E così, un buon 42% dei russi, almeno secondo il sondaggio del Levada Center di Mosca, ha una buona opinione degli Usa, non li vede come un nemico, prova per loro una certa simpatia, tiene alto il gradimento Usa in terra di Russia. Per contro, una quota qui identica (46%) ha degli Usa un’opinione negativa.
Lo si potrebbe definire un buon pareggio. E anche la dimostrazione che, come dice il politologo Fyodor Lukjanov nella nostra intervista, la “questione americana” è tuttora centrale in Russia. Non solo nell’azione politica del Cremlino e della classe dirigente ma anche nell’immaginario popolare dei russi, del gospodin Ivan Ivanov.. Forse fin troppo.
Come si vede dai dati, il gradimento Usa in Russia è andato crescendo negli ultimissimi anni. Tutto merito di Donald Trump, il Presidente venuto dalla Tv e trasformato nella“marionetta di Putin” come da sempre lo definiscono i militanti del Partito Democratico? Può essere. Ma può essere anche il contrario, visto che con la presidenza Trump rapporti tra Usa e Russia sono in generale peggiorati, le sanzioni decise dagli Usa contro il Cremlino si sono moltiplicate e aggravate, le azioni di contrasto nello spazio ex-sovietico (dall’Ucraina alla Bielorussia, dalla Moldavia alla Georgia, con o senza elezioni) si sono fatte sempre più frequenti e la Nato a trazione americana è diventata nell’Europa dell’Est sempre più presente e grintosa.

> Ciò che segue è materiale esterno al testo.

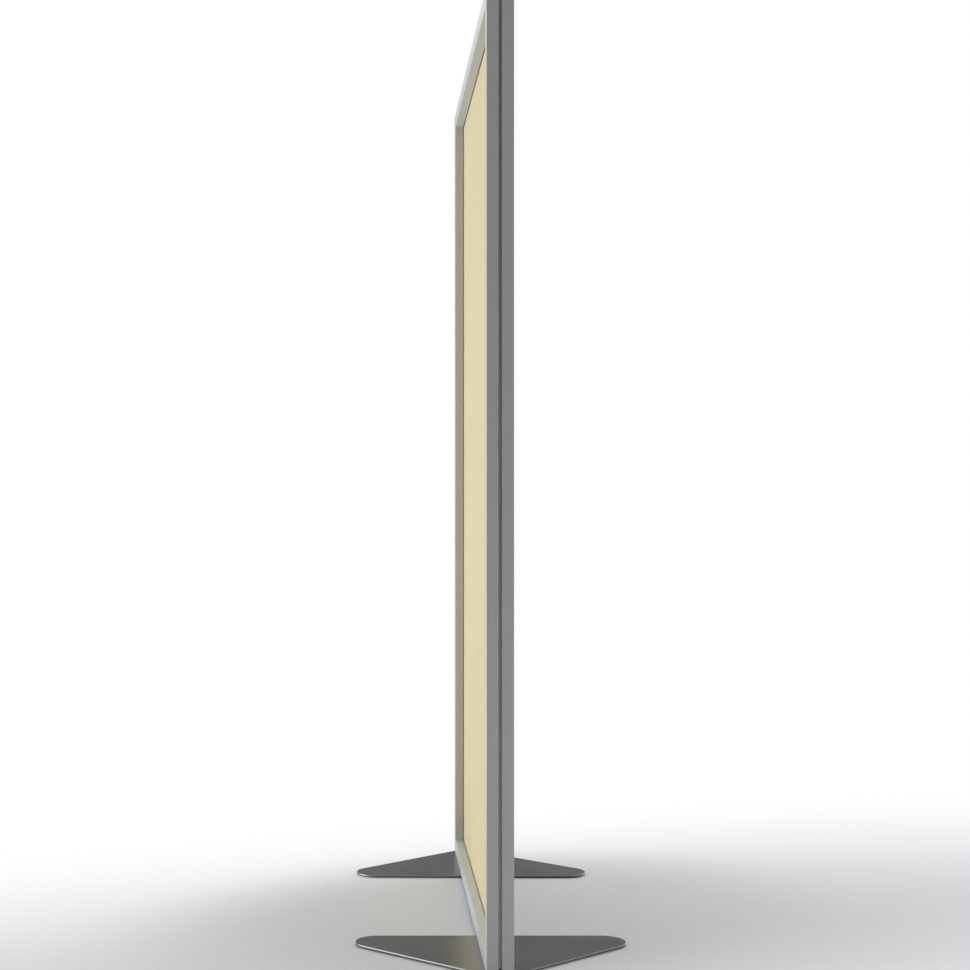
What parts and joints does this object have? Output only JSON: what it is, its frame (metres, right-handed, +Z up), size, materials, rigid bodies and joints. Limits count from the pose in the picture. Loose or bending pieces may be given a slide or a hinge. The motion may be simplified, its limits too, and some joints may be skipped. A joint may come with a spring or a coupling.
{
  "type": "floor partition panel",
  "caption": "Free-standing office screen: a cloth-covered board in a mitred aluminium frame with a linking slot, on flat triangular steel feet.",
  "frame": {"origin": "on the floor, below the middle of the panel", "axes": "+X along the panel from the far end to the near end, +Y from the front (the side on the picture's left) to the back, +Z up"},
  "size_m": [1, 0.47, 1.6061],
  "materials": {
    "satin_aluminium": "satin anodised",
    "cast_key": "as cast",
    "board": "bare fibreboard",
    "cloth": "fine plain weave, pale yellow",
    "strip_rubber": "matt grey",
    "block_plastic": "moulded grey",
    "foot_steel": "satin dark grey powder coat",
    "zinc_steel": "bright zinc plate",
    "pad_rubber": "matt black anti-slip"
  },
  "bodies": {
    "root": {"near_post": "satin_aluminium", "far_post": "satin_aluminium", "top_rail": "satin_aluminium", "bottom_rail": "satin_aluminium", "corner_key_top_near_front": "cast_key", "corner_key_top_near_back": "cast_key", "corner_key_bottom_near_front": "cast_key", "corner_key_bottom_near_back": "cast_key", "corner_key_bottom_far_front": "cast_key", "corner_key_bottom_far_back": "cast_key", "corner_key_top_far_front": "cast_key", "corner_key_top_far_back": "cast_key", "infill_board": "board", "front_cloth": "cloth", "back_cloth": "cloth", "glazing_strip_top_front": "strip_rubber", "glazing_strip_top_back": "strip_rubber", "glazing_strip_near_front": "strip_rubber", "glazing_strip_near_back": "strip_rubber", "glazing_strip_bottom_front": "strip_rubber", "glazing_strip_bottom_back": "strip_rubber", "glazing_strip_far_front": "strip_rubber", "glazing_strip_far_back": "strip_rubber", "setting_block_near": "block_plastic", "setting_block_far": "block_plastic", "near_foot_plate": "foot_steel", "far_foot_plate": "foot_steel", "near_foot_screw_1": "zinc_steel", "near_foot_screw_2": "zinc_steel", "near_nut_bar": "zinc_steel", "far_foot_screw_1": "zinc_steel", "far_foot_screw_2": "zinc_steel", "far_nut_bar": "zinc_steel", "near_floor_pad_outer": "pad_rubber", "near_floor_pad_back": "pad_rubber", "near_floor_pad_front": "pad_rubber", "far_floor_pad_outer": "pad_rubber", "far_floor_pad_back": "pad_rubber", "far_floor_pad_front": "pad_rubber"}
  },
  "joints": []
}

Ma forse la politica non c’entra proprio niente e questa permanente simpatia per il Grande Nemico ha ragioni più profonde, antropologiche. A partire da quella che tanti intellettuali e poeti, da Vladimir Majakovskij a Eduard Limonov, hanno spesso intuito e messo in risalto: russi e americani si somigliano più di quanto a entrambi piaccia ammettere. Una realtà che, e non può essere nascosta, forse è meglio accettare. Come fa, appunto, il 42% dei russi.